Over the next few months, many workplaces will be conducting annual performance reviews. How do you prepare for these reviews? How do you ensure they are fair and equitable? How do you handle promotions and pay raises? We often assume the performance review and promotions process is a fair and objective mechanism for recognizing and rewarding talent. However, any time a human being is involved in the decision-making process, there is the risk of implicit bias impacting the outcome.
Implicit bias refers to the unconscious attitudes and stereotypes that can influence decision-making, subtly shaping our perceptions and actions. In this blog, we will delve into the nuanced world of implicit bias, exploring its impact on performance reviews and promotions, and discussing strategies to foster a more equitable workplace.
The Unseen Hand: Implicit Bias in Performance Reviews
Performance reviews, which are designed to assess an employee's contributions and growth, are not immune to the influence of implicit bias. Managers in charge of these review can possess unconscious biases based on gender, race, age, disabilities, sexual orientation, and more. In a Harvard Business Review article, Joan C. Williams and co-authors present four basic patterns of racial and gender bias, based on their past research:
Prove it again: Underrepresented groups must often prove themselves multiple times in order to be viewed as competent.
The tightrope: Women and people of color are often expected to conform to a narrow range of behavior in the workplace (for example, women should be assertive, but not too assertive).
Maternal wall: Primary caregivers, especially women, are viewed as less committed and capable in their roles.
Racial stereotypes: People of color may be evaluated based on common stereotypes held about their race, even if they are inapplicable to the individual.
The Ripple Effect on Promotions & Pay Raises
Performance reviews serve as the foundation for promotions and pay raises. Therefore, implicit biases can carry over into this critical decision-making process. Employees who are victims of bias in their reviews may find themselves unjustly held back when it comes to climbing the corporate ladder. As outlined above, many employees who are victims of bias belong to underrepresented groups in the workplace, such as women and people of color.
In their 2023 Women in the Workplace study, McKinsey & Company found that “the ‘broken rung’ [rather than the ‘glass ceiling’] is the greatest obstacle women face on the path to senior leadership.”
This perpetuates a cycle of inequality, hindering diversity and limiting the organization's ability to tap into a broader range of talents and perspectives.
Breaking the Cycle: Strategies for Mitigating Implicit Bias
Organizations can start to remove bias from the performance review process by following the tips below.

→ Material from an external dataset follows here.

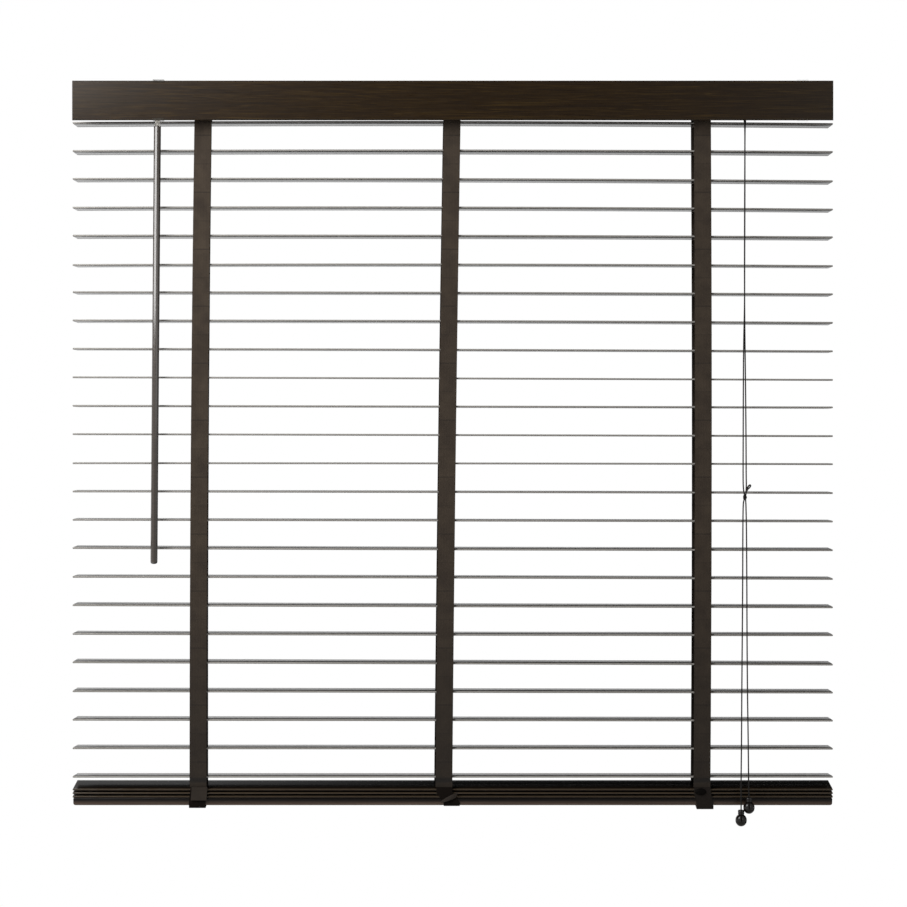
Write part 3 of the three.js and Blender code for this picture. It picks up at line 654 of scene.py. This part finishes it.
def ladder_x(side, z, facing=-1):
    """Where a tape's middle is at height z: the ladders hang a little askew and bowed."""
    ladder = ladders[side]
    share = (ladder["high"] - z) / (ladder["high"] - ladder["low"])
    x = ladder["top"] + share * (ladder["bottom"] - ladder["top"])
    x += SWAY[side] * 4 * share * (1 - share)
    if facing > 0:
        top, foot = REAR_OFFSET[side]
        x += (top + (foot - top) * share) * min(1, max(0, (FLOOR_Z - z) / REAR_SPREAD))
    return x


def ladder_half(z):
    """Half the ladder's width at height z, drawn in over the last stretch above the stack."""
    above = (z - STACK_PIVOT_Z) / FOOT_REACH
    return STRIP_Y - (STRIP_Y - FOOT_Y) * max(0, 1 - above)


def strip_y(z):
    """How far out a strip hangs: it bellies a little between rungs and is creased below them."""
    for (y0, z0), (y1, z1) in zip(RUN_IN, RUN_IN[1:]):
        if z >= z1:
            return y0 + (y1 - y0) * (z0 - z) / (z0 - z1)
    phase = (FIRST_SLAT_Z - z) / SLAT_PITCH
    belly = BELLY * math.sin(math.pi * phase) ** 2
    offset = (FIRST_SLAT_Z - CREASE_DROP - z) / SLAT_PITCH
    near = (offset - round(offset)) * SLAT_PITCH
    depth = CREASE_DEPTHS[round(offset) % 2]
    return ladder_half(z) + belly + depth * math.exp(-(near / CREASE_REACH) ** 2)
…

Awareness and Training: Cultivating awareness is the first step in combating implicit bias. Organizations can implement training programs that sensitize employees to the existence and impact of implicit biases. This not only helps individuals recognize their own biases but also fosters a culture where open conversations about bias become the norm.
Standardized Evaluation Criteria: In their Harvard Business Review article, Lori Nishiura Mackenzie and her co-authors explain that typical evaluation forms use broad questions and “open box” responses, and they discuss why that’s an issue: "The trouble is, when the context and criteria for making evaluations are ambiguous, bias is more prevalent. As many studies have shown, without structure, people are more likely to rely on gender, race, and other stereotypes when making decisions – instead of thoughtfully constructing assessments using agreed-upon processes and criteria that are consistently applied across all employees." To resolve this issue, they recommend organizations create an evaluation rubric based on defined criteria, use more specific prompts on the form, and check for consistency between employees’ evaluations. Establishing clear, standardized criteria for performance evaluations ensures that all employees are judged on the same parameters, reducing the likelihood of biases impacting the process.
Diverse Evaluation Panels: Building diverse evaluation panels can bring a range of perspectives to the decision-making table. Having individuals from different backgrounds and experiences helps counteract the impact of singular biases, promoting a more inclusive and equitable assessment.
Regular Audits and Checks: Organizations should regularly audit their performance review and promotions processes to identify and rectify any patterns of bias. As Williams outlines in her article, “solving DEI challenges will be a multi-year process that will require changing long-standing performance management practices.” Change will not happen overnight, and managers may sometimes revert to old habits. A proactive approach demonstrates a commitment to fairness and allows for continuous improvement.
Implicit bias may lurk in the shadows, but organizations have the power to bring it into the light. By acknowledging the existence of implicit bias in performance reviews, implementing thoughtful strategies, and performing regular progress audits, organizations can take significant strides toward creating a workplace that is not only diverse but truly equitable. By dismantling the barriers of bias, we pave the way for a future where talent is recognized and rewarded based on merit, unencumbered by the invisible chains of unconscious prejudice.